··· Recorded data ···

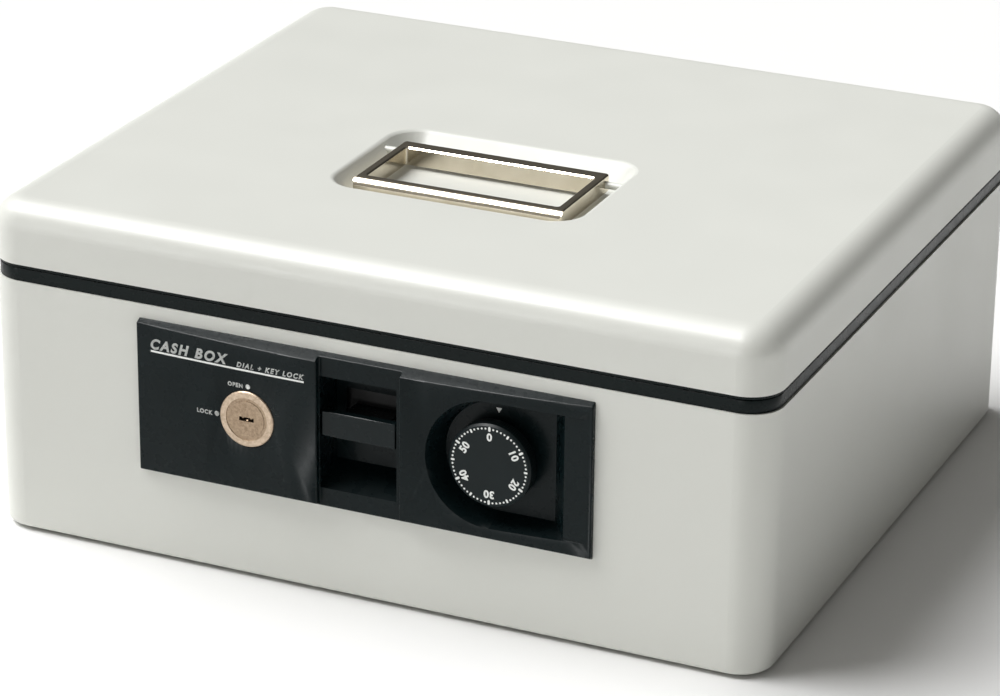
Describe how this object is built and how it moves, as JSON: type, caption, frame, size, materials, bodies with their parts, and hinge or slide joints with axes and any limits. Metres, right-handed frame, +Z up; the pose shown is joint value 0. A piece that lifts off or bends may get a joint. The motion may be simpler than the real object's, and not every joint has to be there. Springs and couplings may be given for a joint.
{
  "type": "cash box",
  "caption": "Lockable steel cash box with a hinged lid, combination dial, key lock, push-up latch, fold-flat lid handle and lift-out tray.",
  "frame": {"origin": "on the surface the box stands on, under the middle of its outline", "axes": "+X to the right seen from the front, the lock side faces -Y, +Z up"},
  "size_m": [0.35, 0.318, 0.1488],
  "materials": {
    "case_paint": "satin light grey enamel",
    "seam_plastic": "satin black moulding",
    "panel_plastic": "satin near-black moulding",
    "latch_plastic": "semi-gloss black moulding",
    "dial_plastic": "satin black moulding with white figures",
    "escutcheon_metal": "satin champagne nickel",
    "plug_metal": "satin champagne nickel",
    "handle_plate": "bright champagne nickel plating",
    "steel": "zinc-plated steel",
    "hinge_steel": "nickel-plated steel",
    "black_steel": "black phosphated steel",
    "spring_steel": "spring wire",
    "brass": "turned brass",
    "rubber": "black rubber",
    "tray_plastic": "dark grey moulding",
    "felt": "black felt"
  },
  "bodies": {
    "case": {"body_shell": "case_paint", "rubber_feet": "rubber", "rim_frame": "seam_plastic", "lock_panel": "panel_plastic", "panel_screws": "steel", "lock_mount_plate": "steel", "lock_cover": "case_paint", "cover_screws": "steel", "latch_frame": "steel", "frame_screws": "steel", "hook_pin": "steel", "guide_pins": "steel", "spindle_bush": "brass", "wheel_spacers": "brass", "key_escutcheon": "escutcheon_metal", "lock_cylinder": "plug_metal", "cylinder_nut": "steel", "tray_rail_left": "case_paint", "tray_rail_right": "case_paint", "hinge_body_leaf_left": "hinge_steel", "hinge_body_leaf_right": "hinge_steel", "hinge_pin_left": "hinge_steel", "hinge_pin_right": "hinge_steel", "body_hinge_rivets": "hinge_steel", "floor_mat": "felt", "latch_spring_left": "spring_steel", "latch_spring_right": "spring_steel"},
    "lid": {"lid_shell": "case_paint", "lid_frame": "seam_plastic", "striker": "steel", "hinge_lid_leaf_left": "hinge_steel", "hinge_lid_leaf_right": "hinge_steel", "lid_hinge_rivets": "hinge_steel", "handle_bracket_left": "steel", "handle_bracket_right": "steel", "handle_pin_left": "case_paint", "handle_pin_right": "case_paint", "handle_bumpers": "rubber"},
    "handle": {"handle_ring": "handle_plate"},
    "dial": {"dial_knob": "dial_plastic", "dial_spindle": "steel", "drive_cam": "brass", "spindle_nut": "steel"},
    "wheel_1": {"tumbler_wheel_1": "brass"},
    "wheel_2": {"tumbler_wheel_2": "brass"},
    "wheel_3": {"tumbler_wheel_3": "brass"},
    "key": {"key_plug": "plug_metal", "plug_cam": "steel", "cam_screw": "steel"},
    "latch": {"latch_bar": "latch_plastic", "latch_slide_plate": "black_steel", "slide_rivets": "steel", "fence_bar": "steel"},
    "hook": {"latch_hook": "steel"},
    "tray": {"coin_tray": "tray_plastic"}
  },
  "joints": [
    {"name": "lid_hinge", "type": "hinge", "parent": "case", "child": "lid", "pos_m": [0, 0.15625, 0.12035], "axis": [-1, 0, 0], "range_deg": [0, 100]},
    {"name": "handle_fold", "type": "hinge", "parent": "lid", "child": "handle", "pos_m": [0, -0.01625, 0.1448], "axis": [-1, 0, 0], "range_deg": [0, 90]},
    {"name": "dial_spin", "type": "hinge", "parent": "case", "child": "dial", "pos_m": [0.0584, -0.158, 0.0744], "axis": [0, 1, 0], "continuous": true},
    {"name": "wheel_1_spin", "type": "hinge", "parent": "case", "child": "wheel_1", "pos_m": [0.0584, -0.1443, 0.0744], "axis": [0, 1, 0], "continuous": true},
    {"name": "wheel_2_spin", "type": "hinge", "parent": "case", "child": "wheel_2", "pos_m": [0.0584, -0.1391, 0.0744], "axis": [0, 1, 0], "continuous": true},
    {"name": "wheel_3_spin", "type": "hinge", "parent": "case", "child": "wheel_3", "pos_m": [0.0584, -0.1339, 0.0744], "axis": [0, 1, 0], "continuous": true},
    {"name": "key_turn", "type": "hinge", "parent": "case", "child": "key", "pos_m": [-0.05, -0.159, 0.0745], "axis": [0, 1, 0], "range_deg": [0, 90]},
    {"name": "latch_slide", "type": "slide", "parent": "case", "child": "latch", "axis": [0, 0, 1], "range_m": [0, 0.006], "stiffness_N_per_m": 300, "springref_m": -0.004, "deforming": ["latch_spring_left", "latch_spring_right"]},
    {"name": "hook_pivot", "type": "hinge", "parent": "case", "child": "hook", "pos_m": [-0.00065, -0.1218, 0.092], "axis": [-1, 0, 0], "range_deg": [0, 26]},
    {"name": "tray_lift", "type": "slide", "parent": "case", "child": "tray", "axis": [0, 0, 1], "range_m": [0, 0.018]}
  ],
  "couplings": [
    {"joint": "wheel_1_spin", "follows": "dial_spin", "ratio": 1},
    {"joint": "wheel_2_spin", "follows": "dial_spin", "ratio": 1},
    {"joint": "wheel_3_spin", "follows": "dial_spin", "ratio": 1},
    {"joint": "hook_pivot", "follows": "latch_slide", "rad_per_m": 71.174}
  ]
}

···

Return the material in full, exactly as shown.

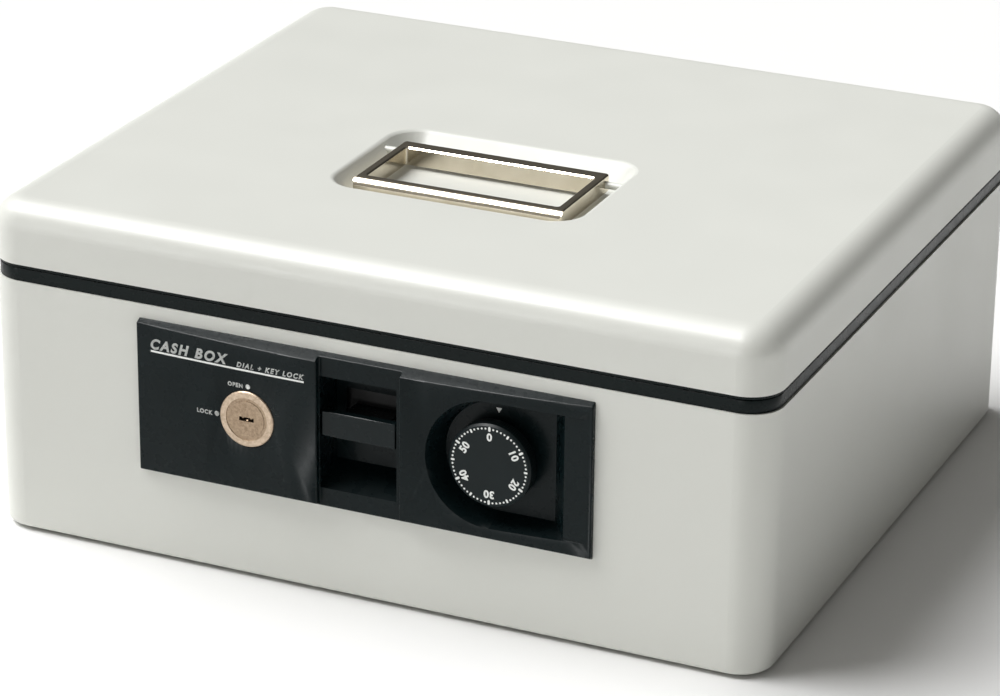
Describe how this object is built and how it moves, as JSON: type, caption, frame, size, materials, bodies with their parts, and hinge or slide joints with axes and any limits. Metres, right-handed frame, +Z up; the pose shown is joint value 0. A piece that lifts off or bends may get a joint. The motion may be simpler than the real object's, and not every joint has to be there. Springs and couplings may be given for a joint.
{
  "type": "cash box",
  "caption": "Lockable steel cash box with a hinged lid, combination dial, key lock, push-up latch, fold-flat lid handle and lift-out tray.",
  "frame": {"origin": "on the surface the box stands on, under the middle of its outline", "axes": "+X to the right seen from the front, the lock side faces -Y, +Z up"},
  "size_m": [0.35, 0.318, 0.1488],
  "materials": {
    "case_paint": "satin light grey enamel",
    "seam_plastic": "satin black moulding",
    "panel_plastic": "satin near-black moulding",
    "latch_plastic": "semi-gloss black moulding",
    "dial_plastic": "satin black moulding with white figures",
    "escutcheon_metal": "satin champagne nickel",
    "plug_metal": "satin champagne nickel",
    "handle_plate": "bright champagne nickel plating",
    "steel": "zinc-plated steel",
    "hinge_steel": "nickel-plated steel",
    "black_steel": "black phosphated steel",
    "spring_steel": "spring wire",
    "brass": "turned brass",
    "rubber": "black rubber",
    "tray_plastic": "dark grey moulding",
    "felt": "black felt"
  },
  "bodies": {
    "case": {"body_shell": "case_paint", "rubber_feet": "rubber", "rim_frame": "seam_plastic", "lock_panel": "panel_plastic", "panel_screws": "steel", "lock_mount_plate": "steel", "lock_cover": "case_paint", "cover_screws": "steel", "latch_frame": "steel", "frame_screws": "steel", "hook_pin": "steel", "guide_pins": "steel", "spindle_bush": "brass", "wheel_spacers": "brass", "key_escutcheon": "escutcheon_metal", "lock_cylinder": "plug_metal", "cylinder_nut": "steel", "tray_rail_left": "case_paint", "tray_rail_right": "case_paint", "hinge_body_leaf_left": "hinge_steel", "hinge_body_leaf_right": "hinge_steel", "hinge_pin_left": "hinge_steel", "hinge_pin_right": "hinge_steel", "body_hinge_rivets": "hinge_steel", "floor_mat": "felt", "latch_spring_left": "spring_steel", "latch_spring_right": "spring_steel"},
    "lid": {"lid_shell": "case_paint", "lid_frame": "seam_plastic", "striker": "steel", "hinge_lid_leaf_left": "hinge_steel", "hinge_lid_leaf_right": "hinge_steel", "lid_hinge_rivets": "hinge_steel", "handle_bracket_left": "steel", "handle_bracket_right": "steel", "handle_pin_left": "case_paint", "handle_pin_right": "case_paint", "handle_bumpers": "rubber"},
    "handle": {"handle_ring": "handle_plate"},
    "dial": {"dial_knob": "dial_plastic", "dial_spindle": "steel", "drive_cam": "brass", "spindle_nut": "steel"},
    "wheel_1": {"tumbler_wheel_1": "brass"},
    "wheel_2": {"tumbler_wheel_2": "brass"},
    "wheel_3": {"tumbler_wheel_3": "brass"},
    "key": {"key_plug": "plug_metal", "plug_cam": "steel", "cam_screw": "steel"},
    "latch": {"latch_bar": "latch_plastic", "latch_slide_plate": "black_steel", "slide_rivets": "steel", "fence_bar": "steel"},
    "hook": {"latch_hook": "steel"},
    "tray": {"coin_tray": "tray_plastic"}
  },
  "joints": [
    {"name": "lid_hinge", "type": "hinge", "parent": "case", "child": "lid", "pos_m": [0, 0.15625, 0.12035], "axis": [-1, 0, 0], "range_deg": [0, 100]},
    {"name": "handle_fold", "type": "hinge", "parent": "lid", "child": "handle", "pos_m": [0, -0.01625, 0.1448], "axis": [-1, 0, 0], "range_deg": [0, 90]},
    {"name": "dial_spin", "type": "hinge", "parent": "case", "child": "dial", "pos_m": [0.0584, -0.158, 0.0744], "axis": [0, 1, 0], "continuous": true},
    {"name": "wheel_1_spin", "type": "hinge", "parent": "case", "child": "wheel_1", "pos_m": [0.0584, -0.1443, 0.0744], "axis": [0, 1, 0], "continuous": true},
    {"name": "wheel_2_spin", "type": "hinge", "parent": "case", "child": "wheel_2", "pos_m": [0.0584, -0.1391, 0.0744], "axis": [0, 1, 0], "continuous": true},
    {"name": "wheel_3_spin", "type": "hinge", "parent": "case", "child": "wheel_3", "pos_m": [0.0584, -0.1339, 0.0744], "axis": [0, 1, 0], "continuous": true},
    {"name": "key_turn", "type": "hinge", "parent": "case", "child": "key", "pos_m": [-0.05, -0.159, 0.0745], "axis": [0, 1, 0], "range_deg": [0, 90]},
    {"name": "latch_slide", "type": "slide", "parent": "case", "child": "latch", "axis": [0, 0, 1], "range_m": [0, 0.006], "stiffness_N_per_m": 300, "springref_m": -0.004, "deforming": ["latch_spring_left", "latch_spring_right"]},
    {"name": "hook_pivot", "type": "hinge", "parent": "case", "child": "hook", "pos_m": [-0.00065, -0.1218, 0.092], "axis": [-1, 0, 0], "range_deg": [0, 26]},
    {"name": "tray_lift", "type": "slide", "parent": "case", "child": "tray", "axis": [0, 0, 1], "range_m": [0, 0.018]}
  ],
  "couplings": [
    {"joint": "wheel_1_spin", "follows": "dial_spin", "ratio": 1},
    {"joint": "wheel_2_spin", "follows": "dial_spin", "ratio": 1},
    {"joint": "wheel_3_spin", "follows": "dial_spin", "ratio": 1},
    {"joint": "hook_pivot", "follows": "latch_slide", "rad_per_m": 71.174}
  ]
}